(WORK REQUIRED) The listing below contains a span that opens with the line containing "# Round posts" and closes with the line containing "record = json.load(file)". Return that span exactly.

(RAW DATA)
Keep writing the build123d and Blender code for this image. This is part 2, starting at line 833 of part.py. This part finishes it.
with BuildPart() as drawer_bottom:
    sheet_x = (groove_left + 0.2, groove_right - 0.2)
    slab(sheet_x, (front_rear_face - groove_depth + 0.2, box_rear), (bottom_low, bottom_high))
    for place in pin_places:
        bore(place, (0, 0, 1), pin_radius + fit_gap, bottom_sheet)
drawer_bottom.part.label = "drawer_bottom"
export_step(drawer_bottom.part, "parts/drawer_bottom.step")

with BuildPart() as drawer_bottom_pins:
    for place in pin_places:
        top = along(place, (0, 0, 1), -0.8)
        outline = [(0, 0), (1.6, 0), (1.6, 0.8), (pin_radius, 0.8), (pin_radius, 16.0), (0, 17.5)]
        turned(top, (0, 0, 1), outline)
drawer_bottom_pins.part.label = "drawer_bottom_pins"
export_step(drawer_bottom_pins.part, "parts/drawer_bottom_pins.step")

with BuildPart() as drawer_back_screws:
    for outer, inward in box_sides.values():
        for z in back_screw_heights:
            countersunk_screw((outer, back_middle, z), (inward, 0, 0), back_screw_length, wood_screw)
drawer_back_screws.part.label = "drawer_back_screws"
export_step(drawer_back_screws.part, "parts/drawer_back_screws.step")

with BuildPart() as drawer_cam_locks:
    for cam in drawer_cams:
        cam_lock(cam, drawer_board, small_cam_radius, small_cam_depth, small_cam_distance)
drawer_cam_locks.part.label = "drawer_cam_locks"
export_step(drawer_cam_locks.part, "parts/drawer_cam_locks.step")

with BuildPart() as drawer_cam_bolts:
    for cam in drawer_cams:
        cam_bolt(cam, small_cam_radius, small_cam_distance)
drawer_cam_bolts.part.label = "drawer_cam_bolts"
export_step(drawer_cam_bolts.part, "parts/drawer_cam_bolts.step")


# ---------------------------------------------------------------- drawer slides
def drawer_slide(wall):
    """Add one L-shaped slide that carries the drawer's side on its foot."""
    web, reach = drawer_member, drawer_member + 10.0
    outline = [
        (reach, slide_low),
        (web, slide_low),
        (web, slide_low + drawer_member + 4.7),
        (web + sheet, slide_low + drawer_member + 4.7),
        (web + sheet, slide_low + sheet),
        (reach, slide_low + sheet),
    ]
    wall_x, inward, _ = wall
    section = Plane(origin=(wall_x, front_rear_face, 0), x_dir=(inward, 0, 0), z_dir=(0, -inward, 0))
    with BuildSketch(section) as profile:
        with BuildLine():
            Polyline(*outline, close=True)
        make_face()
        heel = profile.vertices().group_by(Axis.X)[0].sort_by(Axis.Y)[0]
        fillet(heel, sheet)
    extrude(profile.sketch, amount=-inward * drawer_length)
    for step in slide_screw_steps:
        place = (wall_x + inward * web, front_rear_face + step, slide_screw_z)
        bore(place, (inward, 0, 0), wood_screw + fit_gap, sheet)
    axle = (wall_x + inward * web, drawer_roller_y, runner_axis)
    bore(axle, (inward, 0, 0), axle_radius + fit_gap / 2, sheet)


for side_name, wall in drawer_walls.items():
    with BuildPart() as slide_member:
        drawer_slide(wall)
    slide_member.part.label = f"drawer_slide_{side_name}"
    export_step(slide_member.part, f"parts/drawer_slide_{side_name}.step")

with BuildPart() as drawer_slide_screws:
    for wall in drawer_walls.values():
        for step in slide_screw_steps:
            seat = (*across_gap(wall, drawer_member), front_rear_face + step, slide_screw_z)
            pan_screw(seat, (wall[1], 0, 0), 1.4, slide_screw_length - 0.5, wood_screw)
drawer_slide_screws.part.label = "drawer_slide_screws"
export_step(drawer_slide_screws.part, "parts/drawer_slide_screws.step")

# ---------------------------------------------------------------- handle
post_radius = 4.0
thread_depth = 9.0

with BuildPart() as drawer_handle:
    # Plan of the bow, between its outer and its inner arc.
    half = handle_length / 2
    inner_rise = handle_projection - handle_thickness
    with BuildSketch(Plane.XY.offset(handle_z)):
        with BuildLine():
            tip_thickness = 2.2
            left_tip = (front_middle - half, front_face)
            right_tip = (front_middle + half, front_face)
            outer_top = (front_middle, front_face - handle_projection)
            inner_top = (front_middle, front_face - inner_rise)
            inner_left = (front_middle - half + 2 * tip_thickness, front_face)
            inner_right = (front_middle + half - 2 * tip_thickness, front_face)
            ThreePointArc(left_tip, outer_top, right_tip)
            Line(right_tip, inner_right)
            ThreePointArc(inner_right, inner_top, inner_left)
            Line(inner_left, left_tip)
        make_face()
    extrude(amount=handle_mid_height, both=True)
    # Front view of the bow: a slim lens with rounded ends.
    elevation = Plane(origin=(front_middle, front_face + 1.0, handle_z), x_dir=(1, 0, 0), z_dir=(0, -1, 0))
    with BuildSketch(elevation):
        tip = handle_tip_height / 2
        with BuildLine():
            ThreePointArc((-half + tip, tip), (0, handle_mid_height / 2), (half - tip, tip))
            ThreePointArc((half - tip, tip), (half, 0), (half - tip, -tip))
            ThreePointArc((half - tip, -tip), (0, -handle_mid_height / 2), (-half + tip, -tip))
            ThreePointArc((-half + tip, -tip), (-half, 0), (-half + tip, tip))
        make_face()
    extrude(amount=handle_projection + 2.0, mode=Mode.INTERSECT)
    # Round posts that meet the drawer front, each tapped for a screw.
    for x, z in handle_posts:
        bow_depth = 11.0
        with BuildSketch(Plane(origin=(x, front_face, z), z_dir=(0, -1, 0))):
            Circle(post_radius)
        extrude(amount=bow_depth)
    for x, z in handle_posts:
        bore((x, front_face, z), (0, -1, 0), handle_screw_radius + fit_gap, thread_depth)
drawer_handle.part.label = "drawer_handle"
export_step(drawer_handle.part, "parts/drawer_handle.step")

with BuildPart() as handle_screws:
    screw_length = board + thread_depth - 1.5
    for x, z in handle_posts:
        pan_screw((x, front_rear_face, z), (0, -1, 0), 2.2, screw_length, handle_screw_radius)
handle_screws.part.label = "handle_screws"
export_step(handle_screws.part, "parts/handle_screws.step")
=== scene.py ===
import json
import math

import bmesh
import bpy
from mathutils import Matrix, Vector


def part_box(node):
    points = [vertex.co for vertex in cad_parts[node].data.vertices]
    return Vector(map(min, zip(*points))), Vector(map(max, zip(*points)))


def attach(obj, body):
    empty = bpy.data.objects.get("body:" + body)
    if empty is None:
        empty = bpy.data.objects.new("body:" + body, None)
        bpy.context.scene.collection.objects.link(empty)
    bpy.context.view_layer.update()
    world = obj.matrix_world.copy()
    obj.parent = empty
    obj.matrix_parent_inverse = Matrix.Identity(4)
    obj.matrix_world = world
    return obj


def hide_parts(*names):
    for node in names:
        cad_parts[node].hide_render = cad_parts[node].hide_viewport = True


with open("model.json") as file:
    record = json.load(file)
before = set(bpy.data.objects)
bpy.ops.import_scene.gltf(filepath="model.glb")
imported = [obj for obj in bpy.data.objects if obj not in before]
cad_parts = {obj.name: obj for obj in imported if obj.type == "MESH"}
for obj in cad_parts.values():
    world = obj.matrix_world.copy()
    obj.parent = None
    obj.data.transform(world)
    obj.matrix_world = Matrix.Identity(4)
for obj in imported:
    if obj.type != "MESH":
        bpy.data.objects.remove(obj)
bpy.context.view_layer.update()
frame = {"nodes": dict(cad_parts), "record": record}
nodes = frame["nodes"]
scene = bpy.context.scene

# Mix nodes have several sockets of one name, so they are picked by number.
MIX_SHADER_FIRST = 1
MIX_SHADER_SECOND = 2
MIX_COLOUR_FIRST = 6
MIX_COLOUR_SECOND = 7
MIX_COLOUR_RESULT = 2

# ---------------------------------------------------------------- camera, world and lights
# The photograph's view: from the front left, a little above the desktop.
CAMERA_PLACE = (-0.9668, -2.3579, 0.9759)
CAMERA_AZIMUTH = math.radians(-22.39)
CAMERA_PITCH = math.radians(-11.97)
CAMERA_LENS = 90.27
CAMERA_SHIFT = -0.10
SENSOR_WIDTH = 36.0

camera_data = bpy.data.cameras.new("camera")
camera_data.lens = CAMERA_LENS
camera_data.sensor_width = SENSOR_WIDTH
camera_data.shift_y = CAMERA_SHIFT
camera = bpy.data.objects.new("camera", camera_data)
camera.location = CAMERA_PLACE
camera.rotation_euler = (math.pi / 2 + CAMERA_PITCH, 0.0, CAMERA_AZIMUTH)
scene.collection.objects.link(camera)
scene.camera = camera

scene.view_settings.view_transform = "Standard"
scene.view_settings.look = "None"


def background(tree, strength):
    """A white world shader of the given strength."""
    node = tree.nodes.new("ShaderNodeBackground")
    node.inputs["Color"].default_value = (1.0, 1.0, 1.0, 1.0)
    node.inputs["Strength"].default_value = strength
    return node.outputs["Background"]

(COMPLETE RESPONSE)
    # Round posts that meet the drawer front, each tapped for a screw.
    for x, z in handle_posts:
        bow_depth = 11.0
        with BuildSketch(Plane(origin=(x, front_face, z), z_dir=(0, -1, 0))):
            Circle(post_radius)
        extrude(amount=bow_depth)
    for x, z in handle_posts:
        bore((x, front_face, z), (0, -1, 0), handle_screw_radius + fit_gap, thread_depth)
drawer_handle.part.label = "drawer_handle"
export_step(drawer_handle.part, "parts/drawer_handle.step")

with BuildPart() as handle_screws:
    screw_length = board + thread_depth - 1.5
    for x, z in handle_posts:
        pan_screw((x, front_rear_face, z), (0, -1, 0), 2.2, screw_length, handle_screw_radius)
handle_screws.part.label = "handle_screws"
export_step(handle_screws.part, "parts/handle_screws.step")
=== scene.py ===
import json
import math

import bmesh
import bpy
from mathutils import Matrix, Vector


def part_box(node):
    points = [vertex.co for vertex in cad_parts[node].data.vertices]
    return Vector(map(min, zip(*points))), Vector(map(max, zip(*points)))


def attach(obj, body):
    empty = bpy.data.objects.get("body:" + body)
    if empty is None:
        empty = bpy.data.objects.new("body:" + body, None)
        bpy.context.scene.collection.objects.link(empty)
    bpy.context.view_layer.update()
    world = obj.matrix_world.copy()
    obj.parent = empty
    obj.matrix_parent_inverse = Matrix.Identity(4)
    obj.matrix_world = world
    return obj


def hide_parts(*names):
    for node in names:
        cad_parts[node].hide_render = cad_parts[node].hide_viewport = True


with open("model.json") as file:
    record = json.load(file)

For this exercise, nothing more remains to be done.